Household spending is to be a key driver behind the strong performance for Scotland in 2018 with growth forecast to be 1.1 per cent in real terms, an increase from 0.8 per cent in 2017. This is a result of an increase in real incomes created through a combination of modestly higher employment, a rise in average earnings and an easing of inflation through the year.
From a sectors perspective, private services will continue to drive growth in 2018, accounting for four fifths of growth with the fastest growing sub-sectors likely to be; professional, scientific & technical activities, administrative & support services and information & communication. After contracting in 2015 and 2016, the manufacturing sector is expected to make a positive contribution of 1.0 per cent growth in 2018 and 2019 as well as an annual average growth of 1.3 per cent during the next five years. This can be attributed to the continued expansion in world trade, a competitive exchange rate as well as increases in productivity.
Mark Gregory, EY’s Chief Economist, said: “Improved growth in the Scottish economy is to be welcomed, particularly as it is expected to match that of the UK as a whole in 2018. The longer-term, five-year growth projections act as a reminder that the pace of growth comparable to the rest of the UK can be difficult to maintain and an enduring focus on how to grow Scotland’s economy must be a priority.
“Unsurprisingly, Brexit is the biggest unknown factor in Scotland’s immediate economic future. If uncertainty around this issue eases and government can provide greater clarity for business we can hope to see an increase business confidence and investment. This will undoubtedly be assisted by government and business working together, harder and smarter than before.”
While employment growth in Scotland in 2017 was double the UK rate (2.6 per cent compared with 1.3 per cent) the outlook for Scotland in the future is weaker. In 2018, employment growth is forecast to slow to 0.4 per cent and stagnate the following year. While it is expected to return to growth in 2020 it is to be limited to just 0.1 per cent a year to 2022.
Additionally, the growth of Scotland’s overall population is set to slow and the population of people of working age is on track for an absolute decline of 62,000 through to 2022. This is predominantly due to the country’s demographic profile but also because net inward migration is forecast to fall by more than half from 14,000 in 2017 to 6,000 by 2022.
Mark Harvey, EY Senior Partner for Scotland, said: “The decrease in the number of people of working age combined with a decline in migrants creates a more challenging environment for generating faster paced economic growth. It places renewed importance on nurturing and attracting talent to Scotland for highly skilled, highly qualified roles.

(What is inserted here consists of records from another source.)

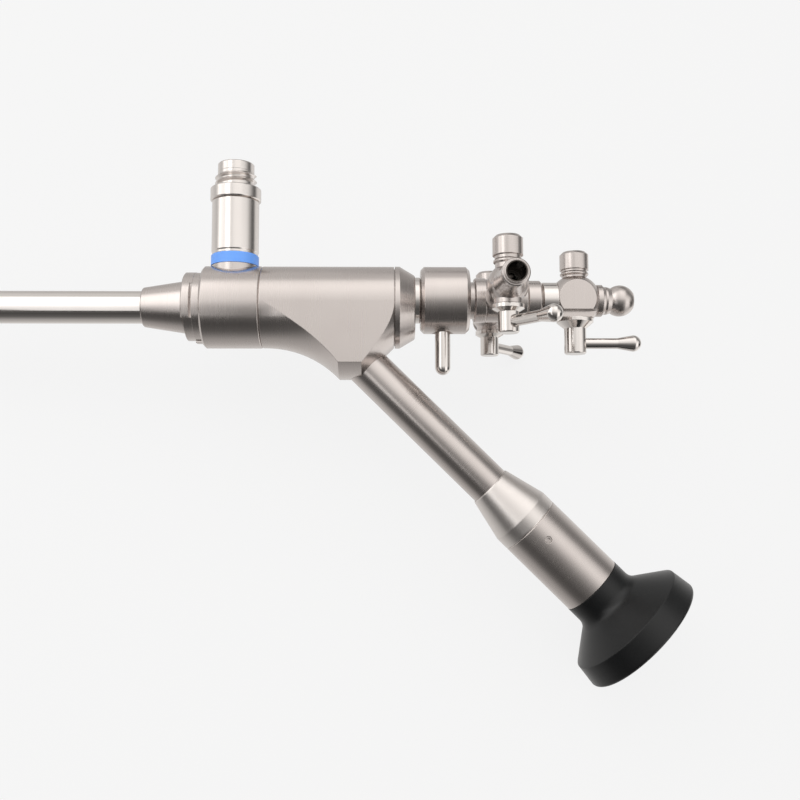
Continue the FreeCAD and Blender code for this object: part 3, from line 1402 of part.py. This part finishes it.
# Interfaces, in millimetres in the row's frame
row = centred.multiply(laid)
for name, spot, axis in [
    ("shaft", Vector(plain(tip + cone_front) / 2, 0, 0), Vector(-1, 0, 0)),
    ("instrument_port", Vector(plain(ball_centre), 0, plain(size["channel_rise"])), Vector(1, 0, 0)),
    ("light_post", Vector(plain(size["post_station"]), 0, plain(post_top)), Vector(0, 0, 1)),
    ("left_port", left_frame.multVec(Vector(plain(size["port_reach"]), 0, 0)), Vector(0, -1, 0)),
    ("right_port", right_frame.multVec(Vector(plain(size["port_reach"]), 0, 0)), Vector(0, 1, 0)),
    ("eyepiece", ocular_frame.multVec(Vector(plain(rim_end), 0, 0)), ocular_turn.multVec(Vector(1, 0, 0))),
    ("key_axis", tail_frame.Base, Vector(0, 0, 1)),
    ("left_key", left_frame.Base, Vector(0, 0, 1)),
    ("right_key", right_frame.Base, Vector(0, 0, 1)),
]:
    place = row.multVec(spot)
    direction = row.Rotation.multVec(axis)
    print("%s at (%.4f, %.4f, %.4f) along (%.6f, %.6f, %.6f)"
          % ((name,) + tuple(place) + tuple(direction)))
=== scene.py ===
import json
import math

import bmesh
import bpy
from mathutils import Matrix, Vector


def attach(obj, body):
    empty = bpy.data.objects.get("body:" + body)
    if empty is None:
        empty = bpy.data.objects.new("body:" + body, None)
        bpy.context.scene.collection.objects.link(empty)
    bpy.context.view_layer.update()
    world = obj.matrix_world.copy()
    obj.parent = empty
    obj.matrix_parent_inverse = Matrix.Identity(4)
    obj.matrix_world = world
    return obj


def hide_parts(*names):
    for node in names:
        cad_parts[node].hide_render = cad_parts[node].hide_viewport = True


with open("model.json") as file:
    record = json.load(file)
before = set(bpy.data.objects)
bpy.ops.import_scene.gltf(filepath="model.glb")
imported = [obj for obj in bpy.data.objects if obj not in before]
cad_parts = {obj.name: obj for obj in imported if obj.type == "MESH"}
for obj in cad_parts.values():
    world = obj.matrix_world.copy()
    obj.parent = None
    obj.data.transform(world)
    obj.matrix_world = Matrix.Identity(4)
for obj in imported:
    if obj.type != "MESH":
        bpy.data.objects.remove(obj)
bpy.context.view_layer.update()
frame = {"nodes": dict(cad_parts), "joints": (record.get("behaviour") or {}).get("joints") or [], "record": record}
bpy.ops.object.select_all(action="DESELECT")


# How the instrument lies
# It lies on its right side on a table. Every place below is given along three directions of the
# instrument itself: back to the taps, right, and up to the light post, in millimetres from the
# point where the shaft's axis meets the front face of the housing.

MM = 0.001
LOCK_RING_WIDTH = 4.4
joints = {joint["name"]: joint for joint in frame["joints"]}
mounts = {mount["name"]: mount for mount in frame["record"]["mounts"]}
back = Vector(joints["collar_turn"]["axis"]).normalized()
up = Vector(joints["axial_tap_turn"]["axis"]).normalized()
right = up.cross(back)
datum = Vector(mounts["lock_ring"]["pos_m"]) + back * LOCK_RING_WIDTH * MM


def place(along, across, above):
    """A point given in the instrument's own millimetres."""
    return datum + (back * along + right * across + up * above) * MM


# Camera and studio
# The picture was taken square onto the instrument's left side, a little from below, in a light
# tent: a long softbox above, a dark gap towards the eyepiece, and white paper all round.

CAMERA_AWAY = 229.7
CAMERA_PITCH = math.radians(5.0)
CAMERA_YAW = math.radians(1.07)
CAMERA_AIM = (47.32, -22.55)
PIXELS_WIDE = 800.0
FOCAL_PIXELS = 950.0
SENSOR = 36.0
pitched = right * math.cos(CAMERA_PITCH) + up * math.sin(CAMERA_PITCH)
lens_up = up * math.cos(CAMERA_PITCH) - right * math.sin(CAMERA_PITCH)
sight = pitched * math.cos(CAMERA_YAW) + back * math.sin(CAMERA_YAW)
lens_side = back * math.cos(CAMERA_YAW) - pitched * math.sin(CAMERA_YAW)
eye = place(CAMERA_AIM[0], 0, CAMERA_AIM[1]) - sight * CAMERA_AWAY * MM
camera_data = bpy.data.cameras.new("camera")
camera_data.sensor_width = SENSOR
camera_data.lens = SENSOR * FOCAL_PIXELS / PIXELS_WIDE
camera_data.clip_start = 0.01
camera_data.clip_end = 20.0
camera = bpy.data.objects.new("camera", camera_data)
bpy.context.collection.objects.link(camera)
lens_turn = Matrix((lens_side, lens_up, -sight)).transposed().to_4x4()
camera.matrix_world = Matrix.Translation(eye) @ lens_turn
bpy.context.scene.camera = camera
bpy.context.scene.view_settings.view_transform = "Standard"


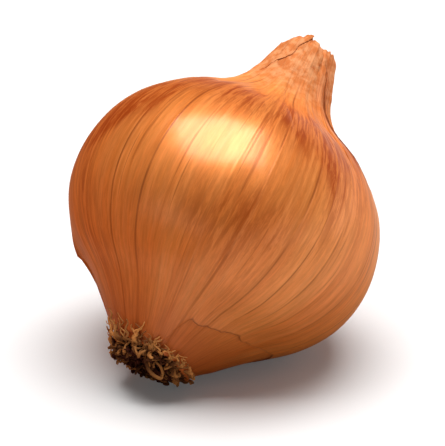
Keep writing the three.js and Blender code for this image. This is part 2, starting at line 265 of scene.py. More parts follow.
def smooth_piece(name, points, faces):
    """An object with a smooth-shaded mesh, from points in mm on the table."""
    mesh = bpy.data.meshes.new(name)
    mesh.from_pydata(points * MM, [], faces)
    mesh.shade_smooth()
    piece = bpy.data.objects.new(name, mesh)
    bpy.context.scene.collection.objects.link(piece)
    return piece


def grid_mesh(name, points, poles=()):
    """One closed mesh from a grid of points [rows, columns] of the onion's own frame, whose
    columns go once round. A pole at either end closes it, or else its rows go round too."""
    rows, columns = points.shape[:2]
    flat = points.reshape(-1, 3)
    corner = np.arange(rows * columns).reshape(rows, columns)
    if not poles:
        corner = np.vstack((corner, corner[:1]))
    grid = np.hstack((corner, corner[:, :1]))
    faces = quads_between(grid).tolist()
    if poles:
        flat = np.vstack((flat, *poles))
        faces += fan(grid[0, 1:], grid[0, :-1], rows * columns).tolist()
        faces += fan(grid[-1, :-1], grid[-1, 1:], rows * columns + 1).tolist()
    return smooth_piece(name, laid(flat), faces)


def mark(mesh, label, values):
    """A number at each vertex, or the same one at all, that a material reads by its label."""
    values = np.broadcast_to(values, len(mesh.vertices)).astype("f")
    mesh.attributes.new(label, "FLOAT", "POINT").data.foreach_set("value", values)


def dress(mesh, angle, along, edge):
    """What a skin's material reads, from the angle and distance of each vertex: the direction round the
    onion with the distance along (grain), the girth's radius, how close a torn edge is, as the brown of
    the torn edges and the painted shadow beside them, the stains with their painted shade and painted
    reflections, and a UV map of the share of the way round, counted in veins, and the distance along.
    The U of a face that crosses the first vein goes on counting instead of starting again."""
    turn = np.radians(angle)
    grain = np.stack((np.cos(turn), np.sin(turn), along / 100), -1).astype("f")
    mesh.attributes.new("grain", "FLOAT_VECTOR", "POINT").data.foreach_set("vector", grain.ravel())
    mark(mesh, "girth", radius_at(along))
    mark(mesh, "along", along)
    mark(mesh, "edge", edge)
    mark(mesh, "stain_and_shade", stain_and_shade_depth(angle, along))
    loops = np.empty(len(mesh.loops), int)
    mesh.loops.foreach_get("vertex_index", loops)
    starts = np.empty(len(mesh.polygons), int)
    mesh.polygons.foreach_get("loop_start", starts)
    u = vein_place(angle)[loops]
    most = np.repeat(np.maximum.reduceat(u, starts), np.diff(np.append(starts, len(u))))
    u = np.where(most - u > len(VEINS) / 2, u + len(VEINS), u)
    uv = np.stack((u / len(VEINS), along[loops] / 100), -1).astype("f")
    mesh.uv_layers.new(name="skin").data.foreach_set("uv", uv.ravel())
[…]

“Scotland must ensure the country is an attractive place to live, work and do business. The extended powers available to the Scottish Government provide an opportunity to shape an environment where individuals and businesses can thrive. Next week the Scottish Finance Secretary is expected to announce a further rise in the income tax paid by wealthier tax payers in Scotland compared with the rest of the UK but will such a move be good for business, entrepreneurs and inward investment? Ideally, government should look to support more start-ups and scale-ups and help businesses grow by attracting and retaining top talent. This would in turn generate a much more dynamic and growing tax base to deliver an increase in tax revenues.”
Central belt cities stretch ahead
Edinburgh and Glasgow’s dominance as Scotland’s leading centres for growth continues as they begin to stretch further ahead of the other five cities. Both Edinburgh and Glasgow are set to outperform Scotland’s economic growth with a figure of 2.1 per cent a year between 2017 and 2020 while annual employment growth is predicted to be 0.9 per cent and 0.8 per cent, respectively, for the same time period.
Stirling is the only other Scottish city expected to achieve annual growth above the Scottish average (1.5 per cent GVA) with a rate of 1.6 per cent GVA per year between 2017 and 2020. In the same time period Aberdeen, Dundee and Perth and Kinross are all forecast to equal Scottish growth. Inverness is the one city predicted to experience economic growth at a slower rate than Scotland (1.3 per cent compared with 1.5 per cent) as well as a decrease in employment (-0.1 per cent).
Mark Harvey, said: “It is very encouraging to see such strong economic forecasts from Scotland’s two largest cities, particularly in Glasgow where there is predicted to be growth across all sectors between 2017 and 2020. While Stirling is expected to edge slightly ahead of Aberdeen, Dundee, Perth and Kinross and Inverness, all of these cities are currently in the shadow of Edinburgh and Glasgow. There must be much greater focus on these areas of slower growth with targeted strategies and investment to improve their performance which ultimately will bolster Scotland’s overall economy.”